— start —

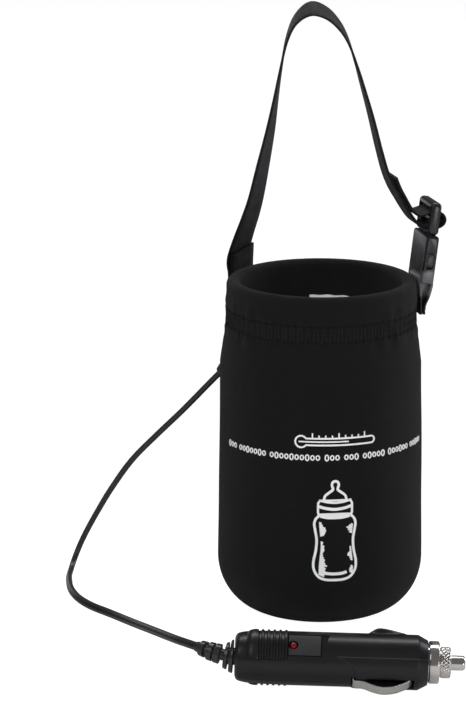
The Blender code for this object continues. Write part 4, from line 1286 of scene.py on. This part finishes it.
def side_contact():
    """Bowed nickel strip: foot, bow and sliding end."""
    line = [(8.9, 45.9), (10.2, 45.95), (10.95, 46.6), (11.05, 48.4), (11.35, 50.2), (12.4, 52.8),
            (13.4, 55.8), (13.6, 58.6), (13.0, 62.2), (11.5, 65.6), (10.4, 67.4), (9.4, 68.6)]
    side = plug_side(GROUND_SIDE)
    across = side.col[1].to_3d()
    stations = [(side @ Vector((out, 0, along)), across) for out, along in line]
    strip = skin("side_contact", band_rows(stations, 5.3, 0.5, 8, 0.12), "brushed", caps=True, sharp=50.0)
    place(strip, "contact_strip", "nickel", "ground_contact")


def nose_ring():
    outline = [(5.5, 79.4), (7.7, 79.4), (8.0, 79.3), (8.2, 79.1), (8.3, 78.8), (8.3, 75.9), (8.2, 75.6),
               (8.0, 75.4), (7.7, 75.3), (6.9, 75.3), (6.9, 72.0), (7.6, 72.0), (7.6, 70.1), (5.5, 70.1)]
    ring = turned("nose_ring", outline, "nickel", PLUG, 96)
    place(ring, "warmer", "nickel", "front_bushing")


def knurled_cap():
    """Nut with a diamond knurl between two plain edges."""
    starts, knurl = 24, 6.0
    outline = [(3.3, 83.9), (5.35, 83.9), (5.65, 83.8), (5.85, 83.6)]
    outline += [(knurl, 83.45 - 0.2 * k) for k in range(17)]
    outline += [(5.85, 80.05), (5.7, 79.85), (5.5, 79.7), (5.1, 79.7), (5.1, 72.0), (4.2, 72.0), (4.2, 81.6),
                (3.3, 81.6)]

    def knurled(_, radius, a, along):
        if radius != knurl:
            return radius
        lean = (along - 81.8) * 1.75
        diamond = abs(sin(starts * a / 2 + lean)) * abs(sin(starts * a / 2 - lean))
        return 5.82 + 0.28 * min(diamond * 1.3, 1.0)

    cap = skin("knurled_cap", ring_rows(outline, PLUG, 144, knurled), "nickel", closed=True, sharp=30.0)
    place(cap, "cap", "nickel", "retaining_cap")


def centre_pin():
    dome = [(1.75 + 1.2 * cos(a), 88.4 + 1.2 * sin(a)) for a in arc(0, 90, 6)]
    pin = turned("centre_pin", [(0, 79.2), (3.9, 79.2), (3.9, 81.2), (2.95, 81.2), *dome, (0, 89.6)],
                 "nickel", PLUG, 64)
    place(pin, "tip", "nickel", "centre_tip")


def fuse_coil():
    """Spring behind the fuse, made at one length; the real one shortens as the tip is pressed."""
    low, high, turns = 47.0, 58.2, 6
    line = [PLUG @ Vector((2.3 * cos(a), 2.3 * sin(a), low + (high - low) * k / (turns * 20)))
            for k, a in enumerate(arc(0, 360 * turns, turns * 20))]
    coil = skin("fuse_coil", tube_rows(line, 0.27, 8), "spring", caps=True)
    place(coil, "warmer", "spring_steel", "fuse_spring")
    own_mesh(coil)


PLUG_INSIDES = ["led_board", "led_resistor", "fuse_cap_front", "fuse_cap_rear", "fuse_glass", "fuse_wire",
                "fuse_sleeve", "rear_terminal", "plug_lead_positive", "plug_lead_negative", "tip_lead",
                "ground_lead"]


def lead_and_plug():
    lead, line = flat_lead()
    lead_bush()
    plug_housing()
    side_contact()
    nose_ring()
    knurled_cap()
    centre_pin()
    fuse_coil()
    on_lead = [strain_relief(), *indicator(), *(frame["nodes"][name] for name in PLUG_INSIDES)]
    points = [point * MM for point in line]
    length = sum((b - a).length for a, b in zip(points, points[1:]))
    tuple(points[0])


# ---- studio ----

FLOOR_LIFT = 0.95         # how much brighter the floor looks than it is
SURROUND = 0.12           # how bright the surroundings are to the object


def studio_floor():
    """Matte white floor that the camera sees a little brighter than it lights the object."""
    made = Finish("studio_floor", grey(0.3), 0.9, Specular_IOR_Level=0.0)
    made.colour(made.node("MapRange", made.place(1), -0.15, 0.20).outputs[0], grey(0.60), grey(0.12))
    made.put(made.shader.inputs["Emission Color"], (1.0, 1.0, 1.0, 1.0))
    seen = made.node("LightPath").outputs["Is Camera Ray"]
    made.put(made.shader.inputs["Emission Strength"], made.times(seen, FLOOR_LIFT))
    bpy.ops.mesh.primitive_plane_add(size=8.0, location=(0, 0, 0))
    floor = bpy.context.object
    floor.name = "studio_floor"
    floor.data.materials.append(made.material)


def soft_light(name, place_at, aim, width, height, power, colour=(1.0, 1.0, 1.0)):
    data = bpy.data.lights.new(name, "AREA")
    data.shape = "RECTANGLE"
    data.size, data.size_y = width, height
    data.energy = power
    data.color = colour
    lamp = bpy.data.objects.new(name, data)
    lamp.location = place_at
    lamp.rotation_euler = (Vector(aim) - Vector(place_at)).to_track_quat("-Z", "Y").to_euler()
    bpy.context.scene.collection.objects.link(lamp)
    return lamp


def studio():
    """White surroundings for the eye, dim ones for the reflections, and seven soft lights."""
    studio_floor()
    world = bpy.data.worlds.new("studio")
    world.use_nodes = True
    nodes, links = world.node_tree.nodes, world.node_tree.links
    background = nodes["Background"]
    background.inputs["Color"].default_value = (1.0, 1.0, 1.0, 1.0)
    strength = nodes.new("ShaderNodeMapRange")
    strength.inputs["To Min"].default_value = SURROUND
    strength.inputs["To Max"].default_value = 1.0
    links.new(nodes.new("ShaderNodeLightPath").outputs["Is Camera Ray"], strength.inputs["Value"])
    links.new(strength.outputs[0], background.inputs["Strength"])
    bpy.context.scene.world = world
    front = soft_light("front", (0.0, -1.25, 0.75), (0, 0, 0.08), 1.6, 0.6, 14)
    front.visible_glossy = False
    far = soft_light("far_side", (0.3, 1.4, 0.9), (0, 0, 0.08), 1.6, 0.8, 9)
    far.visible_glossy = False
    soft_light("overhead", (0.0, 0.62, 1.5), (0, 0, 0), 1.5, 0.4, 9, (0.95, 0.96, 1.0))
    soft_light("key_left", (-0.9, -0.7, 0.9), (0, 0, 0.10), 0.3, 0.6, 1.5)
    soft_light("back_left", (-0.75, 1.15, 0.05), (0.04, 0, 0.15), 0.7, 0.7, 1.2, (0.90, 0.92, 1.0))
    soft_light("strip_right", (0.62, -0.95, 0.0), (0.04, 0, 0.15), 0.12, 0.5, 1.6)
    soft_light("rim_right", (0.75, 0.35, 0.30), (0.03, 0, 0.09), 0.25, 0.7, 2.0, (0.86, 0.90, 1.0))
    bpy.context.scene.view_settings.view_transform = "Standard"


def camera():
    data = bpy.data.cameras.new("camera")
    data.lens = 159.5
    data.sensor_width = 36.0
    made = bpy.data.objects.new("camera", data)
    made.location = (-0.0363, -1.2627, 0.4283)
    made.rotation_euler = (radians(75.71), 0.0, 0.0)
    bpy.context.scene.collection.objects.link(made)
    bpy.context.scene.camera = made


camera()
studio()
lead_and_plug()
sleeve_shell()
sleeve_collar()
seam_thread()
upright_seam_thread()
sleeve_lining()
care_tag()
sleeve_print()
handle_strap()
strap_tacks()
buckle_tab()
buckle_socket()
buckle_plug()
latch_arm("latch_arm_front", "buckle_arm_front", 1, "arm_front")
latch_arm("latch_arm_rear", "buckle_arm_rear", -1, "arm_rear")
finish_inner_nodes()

— end —

[Written instruction] Your task is to output all of the data above word for word.

[Completed task]
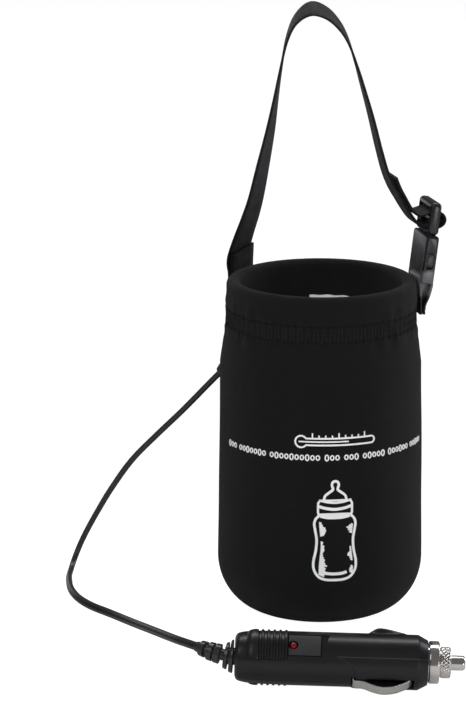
The Blender code for this object continues. Write part 4, from line 1286 of scene.py on. This part finishes it.
def side_contact():
    """Bowed nickel strip: foot, bow and sliding end."""
    line = [(8.9, 45.9), (10.2, 45.95), (10.95, 46.6), (11.05, 48.4), (11.35, 50.2), (12.4, 52.8),
            (13.4, 55.8), (13.6, 58.6), (13.0, 62.2), (11.5, 65.6), (10.4, 67.4), (9.4, 68.6)]
    side = plug_side(GROUND_SIDE)
    across = side.col[1].to_3d()
    stations = [(side @ Vector((out, 0, along)), across) for out, along in line]
    strip = skin("side_contact", band_rows(stations, 5.3, 0.5, 8, 0.12), "brushed", caps=True, sharp=50.0)
    place(strip, "contact_strip", "nickel", "ground_contact")


def nose_ring():
    outline = [(5.5, 79.4), (7.7, 79.4), (8.0, 79.3), (8.2, 79.1), (8.3, 78.8), (8.3, 75.9), (8.2, 75.6),
               (8.0, 75.4), (7.7, 75.3), (6.9, 75.3), (6.9, 72.0), (7.6, 72.0), (7.6, 70.1), (5.5, 70.1)]
    ring = turned("nose_ring", outline, "nickel", PLUG, 96)
    place(ring, "warmer", "nickel", "front_bushing")


def knurled_cap():
    """Nut with a diamond knurl between two plain edges."""
    starts, knurl = 24, 6.0
    outline = [(3.3, 83.9), (5.35, 83.9), (5.65, 83.8), (5.85, 83.6)]
    outline += [(knurl, 83.45 - 0.2 * k) for k in range(17)]
    outline += [(5.85, 80.05), (5.7, 79.85), (5.5, 79.7), (5.1, 79.7), (5.1, 72.0), (4.2, 72.0), (4.2, 81.6),
                (3.3, 81.6)]

    def knurled(_, radius, a, along):
        if radius != knurl:
            return radius
        lean = (along - 81.8) * 1.75
        diamond = abs(sin(starts * a / 2 + lean)) * abs(sin(starts * a / 2 - lean))
        return 5.82 + 0.28 * min(diamond * 1.3, 1.0)

    cap = skin("knurled_cap", ring_rows(outline, PLUG, 144, knurled), "nickel", closed=True, sharp=30.0)
    place(cap, "cap", "nickel", "retaining_cap")


def centre_pin():
    dome = [(1.75 + 1.2 * cos(a), 88.4 + 1.2 * sin(a)) for a in arc(0, 90, 6)]
    pin = turned("centre_pin", [(0, 79.2), (3.9, 79.2), (3.9, 81.2), (2.95, 81.2), *dome, (0, 89.6)],
                 "nickel", PLUG, 64)
    place(pin, "tip", "nickel", "centre_tip")


def fuse_coil():
    """Spring behind the fuse, made at one length; the real one shortens as the tip is pressed."""
    low, high, turns = 47.0, 58.2, 6
    line = [PLUG @ Vector((2.3 * cos(a), 2.3 * sin(a), low + (high - low) * k / (turns * 20)))
            for k, a in enumerate(arc(0, 360 * turns, turns * 20))]
    coil = skin("fuse_coil", tube_rows(line, 0.27, 8), "spring", caps=True)
    place(coil, "warmer", "spring_steel", "fuse_spring")
    own_mesh(coil)


PLUG_INSIDES = ["led_board", "led_resistor", "fuse_cap_front", "fuse_cap_rear", "fuse_glass", "fuse_wire",
                "fuse_sleeve", "rear_terminal", "plug_lead_positive", "plug_lead_negative", "tip_lead",
                "ground_lead"]


def lead_and_plug():
    lead, line = flat_lead()
    lead_bush()
    plug_housing()
    side_contact()
    nose_ring()
    knurled_cap()
    centre_pin()
    fuse_coil()
    on_lead = [strain_relief(), *indicator(), *(frame["nodes"][name] for name in PLUG_INSIDES)]
    points = [point * MM for point in line]
    length = sum((b - a).length for a, b in zip(points, points[1:]))
    tuple(points[0])


# ---- studio ----

FLOOR_LIFT = 0.95         # how much brighter the floor looks than it is
SURROUND = 0.12           # how bright the surroundings are to the object


def studio_floor():
    """Matte white floor that the camera sees a little brighter than it lights the object."""
    made = Finish("studio_floor", grey(0.3), 0.9, Specular_IOR_Level=0.0)
    made.colour(made.node("MapRange", made.place(1), -0.15, 0.20).outputs[0], grey(0.60), grey(0.12))
    made.put(made.shader.inputs["Emission Color"], (1.0, 1.0, 1.0, 1.0))
    seen = made.node("LightPath").outputs["Is Camera Ray"]
    made.put(made.shader.inputs["Emission Strength"], made.times(seen, FLOOR_LIFT))
    bpy.ops.mesh.primitive_plane_add(size=8.0, location=(0, 0, 0))
    floor = bpy.context.object
    floor.name = "studio_floor"
    floor.data.materials.append(made.material)


def soft_light(name, place_at, aim, width, height, power, colour=(1.0, 1.0, 1.0)):
    data = bpy.data.lights.new(name, "AREA")
    data.shape = "RECTANGLE"
    data.size, data.size_y = width, height
    data.energy = power
    data.color = colour
    lamp = bpy.data.objects.new(name, data)
    lamp.location = place_at
    lamp.rotation_euler = (Vector(aim) - Vector(place_at)).to_track_quat("-Z", "Y").to_euler()
    bpy.context.scene.collection.objects.link(lamp)
    return lamp


def studio():
    """White surroundings for the eye, dim ones for the reflections, and seven soft lights."""
    studio_floor()
    world = bpy.data.worlds.new("studio")
    world.use_nodes = True
    nodes, links = world.node_tree.nodes, world.node_tree.links
    background = nodes["Background"]
    background.inputs["Color"].default_value = (1.0, 1.0, 1.0, 1.0)
    strength = nodes.new("ShaderNodeMapRange")
    strength.inputs["To Min"].default_value = SURROUND
    strength.inputs["To Max"].default_value = 1.0
    links.new(nodes.new("ShaderNodeLightPath").outputs["Is Camera Ray"], strength.inputs["Value"])
    links.new(strength.outputs[0], background.inputs["Strength"])
    bpy.context.scene.world = world
    front = soft_light("front", (0.0, -1.25, 0.75), (0, 0, 0.08), 1.6, 0.6, 14)
    front.visible_glossy = False
    far = soft_light("far_side", (0.3, 1.4, 0.9), (0, 0, 0.08), 1.6, 0.8, 9)
    far.visible_glossy = False
    soft_light("overhead", (0.0, 0.62, 1.5), (0, 0, 0), 1.5, 0.4, 9, (0.95, 0.96, 1.0))
    soft_light("key_left", (-0.9, -0.7, 0.9), (0, 0, 0.10), 0.3, 0.6, 1.5)
    soft_light("back_left", (-0.75, 1.15, 0.05), (0.04, 0, 0.15), 0.7, 0.7, 1.2, (0.90, 0.92, 1.0))
    soft_light("strip_right", (0.62, -0.95, 0.0), (0.04, 0, 0.15), 0.12, 0.5, 1.6)
    soft_light("rim_right", (0.75, 0.35, 0.30), (0.03, 0, 0.09), 0.25, 0.7, 2.0, (0.86, 0.90, 1.0))
    bpy.context.scene.view_settings.view_transform = "Standard"


def camera():
    data = bpy.data.cameras.new("camera")
    data.lens = 159.5
    data.sensor_width = 36.0
    made = bpy.data.objects.new("camera", data)
    made.location = (-0.0363, -1.2627, 0.4283)
    made.rotation_euler = (radians(75.71), 0.0, 0.0)
    bpy.context.scene.collection.objects.link(made)
    bpy.context.scene.camera = made


camera()
studio()
lead_and_plug()
sleeve_shell()
sleeve_collar()
seam_thread()
upright_seam_thread()
sleeve_lining()
care_tag()
sleeve_print()
handle_strap()
strap_tacks()
buckle_tab()
buckle_socket()
buckle_plug()
latch_arm("latch_arm_front", "buckle_arm_front", 1, "arm_front")
latch_arm("latch_arm_rear", "buckle_arm_rear", -1, "arm_rear")
finish_inner_nodes()